:: TASK GOAL ::
Set down exactly the lines of the listing below, please, beginning with the first and ending with the line that holds "from mathutils import Matrix, Vector".

:: DATA BLOCK ::
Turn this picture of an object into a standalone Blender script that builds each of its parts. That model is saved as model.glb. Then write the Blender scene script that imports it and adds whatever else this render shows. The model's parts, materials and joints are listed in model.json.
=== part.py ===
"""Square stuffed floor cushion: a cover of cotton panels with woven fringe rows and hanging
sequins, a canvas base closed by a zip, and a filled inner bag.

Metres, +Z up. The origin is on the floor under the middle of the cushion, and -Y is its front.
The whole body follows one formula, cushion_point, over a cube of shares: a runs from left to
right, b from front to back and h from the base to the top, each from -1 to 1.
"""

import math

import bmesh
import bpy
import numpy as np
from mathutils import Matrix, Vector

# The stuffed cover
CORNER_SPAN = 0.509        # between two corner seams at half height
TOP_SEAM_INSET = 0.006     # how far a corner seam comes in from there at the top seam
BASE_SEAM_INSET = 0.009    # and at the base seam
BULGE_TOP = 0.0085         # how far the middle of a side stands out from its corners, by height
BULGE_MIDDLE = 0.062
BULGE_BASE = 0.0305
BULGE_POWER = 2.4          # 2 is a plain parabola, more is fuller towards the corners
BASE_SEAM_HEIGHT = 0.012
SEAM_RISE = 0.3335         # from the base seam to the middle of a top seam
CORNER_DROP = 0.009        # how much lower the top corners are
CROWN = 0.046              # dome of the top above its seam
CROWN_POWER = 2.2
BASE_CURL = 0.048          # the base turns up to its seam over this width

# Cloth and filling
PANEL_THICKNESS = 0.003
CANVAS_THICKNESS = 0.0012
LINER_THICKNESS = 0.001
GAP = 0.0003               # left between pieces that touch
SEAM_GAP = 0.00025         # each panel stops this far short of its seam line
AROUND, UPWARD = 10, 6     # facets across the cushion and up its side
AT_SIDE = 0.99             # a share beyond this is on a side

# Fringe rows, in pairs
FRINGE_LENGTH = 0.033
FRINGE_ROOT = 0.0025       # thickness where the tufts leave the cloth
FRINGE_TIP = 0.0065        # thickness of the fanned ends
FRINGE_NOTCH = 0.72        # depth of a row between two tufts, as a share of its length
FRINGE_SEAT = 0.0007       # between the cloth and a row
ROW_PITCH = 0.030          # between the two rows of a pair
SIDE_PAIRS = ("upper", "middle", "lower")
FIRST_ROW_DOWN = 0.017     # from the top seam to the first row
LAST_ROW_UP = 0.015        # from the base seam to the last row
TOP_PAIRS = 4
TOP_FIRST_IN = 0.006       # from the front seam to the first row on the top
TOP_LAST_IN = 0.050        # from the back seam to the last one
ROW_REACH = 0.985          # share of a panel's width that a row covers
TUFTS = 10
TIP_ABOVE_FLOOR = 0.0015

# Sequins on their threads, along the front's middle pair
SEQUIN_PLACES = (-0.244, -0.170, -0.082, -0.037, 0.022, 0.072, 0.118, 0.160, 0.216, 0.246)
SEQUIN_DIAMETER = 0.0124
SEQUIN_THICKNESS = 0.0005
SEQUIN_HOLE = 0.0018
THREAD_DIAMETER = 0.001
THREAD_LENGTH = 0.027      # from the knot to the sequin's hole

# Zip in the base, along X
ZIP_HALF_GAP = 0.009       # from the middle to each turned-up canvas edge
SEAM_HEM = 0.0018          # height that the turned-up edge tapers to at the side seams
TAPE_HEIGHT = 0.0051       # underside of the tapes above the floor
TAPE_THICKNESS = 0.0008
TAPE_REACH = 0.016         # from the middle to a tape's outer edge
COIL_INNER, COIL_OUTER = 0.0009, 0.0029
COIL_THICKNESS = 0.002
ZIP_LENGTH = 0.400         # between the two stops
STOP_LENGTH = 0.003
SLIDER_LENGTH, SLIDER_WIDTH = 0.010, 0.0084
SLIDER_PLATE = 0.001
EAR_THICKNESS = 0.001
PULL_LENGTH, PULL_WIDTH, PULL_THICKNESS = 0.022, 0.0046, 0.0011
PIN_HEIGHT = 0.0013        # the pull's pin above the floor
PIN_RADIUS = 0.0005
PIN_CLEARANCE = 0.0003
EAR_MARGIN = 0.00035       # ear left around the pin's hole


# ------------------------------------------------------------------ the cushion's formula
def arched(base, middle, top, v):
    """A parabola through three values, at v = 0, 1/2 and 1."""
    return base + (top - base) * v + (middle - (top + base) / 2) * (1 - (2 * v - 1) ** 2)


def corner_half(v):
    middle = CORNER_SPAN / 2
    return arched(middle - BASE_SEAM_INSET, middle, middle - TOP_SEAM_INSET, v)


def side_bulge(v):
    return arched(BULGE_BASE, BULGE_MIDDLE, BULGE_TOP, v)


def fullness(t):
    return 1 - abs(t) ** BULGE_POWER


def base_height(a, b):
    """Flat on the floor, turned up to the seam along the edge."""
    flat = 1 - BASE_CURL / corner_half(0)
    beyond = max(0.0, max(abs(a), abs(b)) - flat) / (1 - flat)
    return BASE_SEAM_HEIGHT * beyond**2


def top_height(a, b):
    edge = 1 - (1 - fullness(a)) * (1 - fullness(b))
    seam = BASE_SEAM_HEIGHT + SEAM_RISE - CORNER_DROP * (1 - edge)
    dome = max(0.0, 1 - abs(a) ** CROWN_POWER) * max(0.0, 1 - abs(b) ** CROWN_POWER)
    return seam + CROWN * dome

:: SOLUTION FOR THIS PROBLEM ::
Turn this picture of an object into a standalone Blender script that builds each of its parts. That model is saved as model.glb. Then write the Blender scene script that imports it and adds whatever else this render shows. The model's parts, materials and joints are listed in model.json.
=== part.py ===
"""Square stuffed floor cushion: a cover of cotton panels with woven fringe rows and hanging
sequins, a canvas base closed by a zip, and a filled inner bag.

Metres, +Z up. The origin is on the floor under the middle of the cushion, and -Y is its front.
The whole body follows one formula, cushion_point, over a cube of shares: a runs from left to
right, b from front to back and h from the base to the top, each from -1 to 1.
"""

import math

import bmesh
import bpy
import numpy as np
from mathutils import Matrix, Vector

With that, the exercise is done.